Türkiye’nin üstünde bu denli durmalarının nedeni jeostratejik konumudur. Program açıklandı, yasa tasarıları teker teker yasa oluyor. Ama para muslukları henüz açılmadı, ama destekler çok yönlü; ABD, IMF, DB, AB, G-7’ler, ağız birliği etmişçesine faşist diktatörlüğü destekliyorlar. Bugün sunulan moral-siyasi destek, yarın mali desteğe dönüşecek. Tabii bu çok yönlü destekte Türkiye’yi kendisi için kazanmak isteyen ABD-AB arasındaki rekabetin de rolü küçümsenemez.
Sonuç ne olacak?
-Türkiye, aldığı ve alacağı borçları, öncelikle faizini ödeyecek duruma getirilecek.
-Türkiye, şimdiye kadar yaşamadığı borçlanma kriziyle de karşı karşıya kalacak.
-Yabancı sermayeye açılmamış alanlar, yabancı sermayeye açılacak.
-Devalüasyondan dolayı ucuzlayan yerli şirketler, olasılıkla, yabancılar tarafından satın alınacak.
-Şirketlerin el değiştirmesi ve özelleştirilmeden dolayı binlerce işçi sokağa atılacak.
-Türkiye tarım, çok uluslu tarım tekellerinin rekabetine açılacak (şeker yasasında olduğu gibi).
-Bu kararlar ve yasalar, Türkiye’yi değişimin eşiğine getirecek nitelikte değil. İspanya, Yunanistan ve Portekiz’de olduğu gibi Türkiye’de de değişimin olması için yüz binlerin milyonların ayağa kalkması gerekir.

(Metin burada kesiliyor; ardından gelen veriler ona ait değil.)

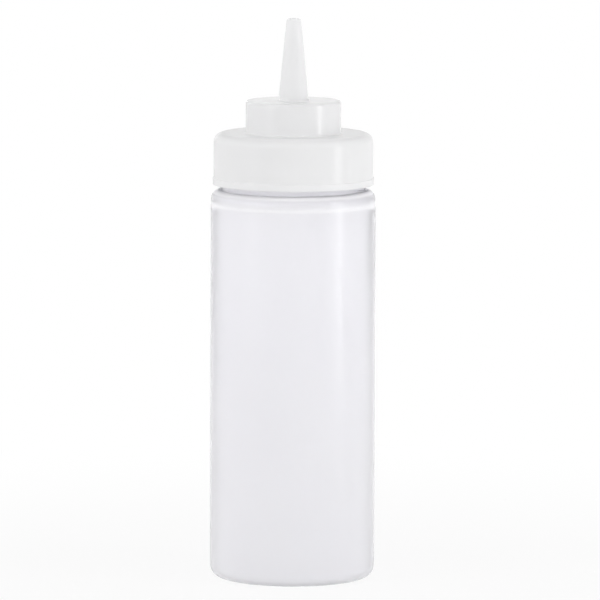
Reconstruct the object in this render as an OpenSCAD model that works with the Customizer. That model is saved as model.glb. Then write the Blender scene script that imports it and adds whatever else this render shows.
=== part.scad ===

Bu baskı gücü olmaksızın politikacı kılıklı bu soytarı takımı, kaçacak yer aramaz.
-Bu yasalar ve kararlar, şüphesiz ki ekonomide ve politikada emperyalistlerin, yabancı sermayenin önünü görebileceği bir “şeffaflık” getirecektir. Ama geniş halk yığınlarına umudun ötesinde bir şey vermeyecektir. 19-20 Şubatta patlak veren mali kriz sonucu paranın değer kaybıyla yüzde 40 civarında fakirleyken, parasının yüzde 40’ı pul olan milyonların 19-20 Şubat’taki “refah seviyesi”ne -eğer bu seviye refahsa- yeniden ne zaman erişebileceği geleceğin müziğidir.
-Yeni yasa ve kararlarla ekonominin; iç pazarın hemen bütün alanlarının; üretimden ticarete çok uluslu tekellere açılması, keza yabancı sermayenin bastırmasıyla köylü küçük üreticinin idamı anlamına gelen kararların alınması, önümüzdeki dönemde iflasların ve işsizliğin artacağı ve köyden şehre yeni göçlerin olacağına işarettir.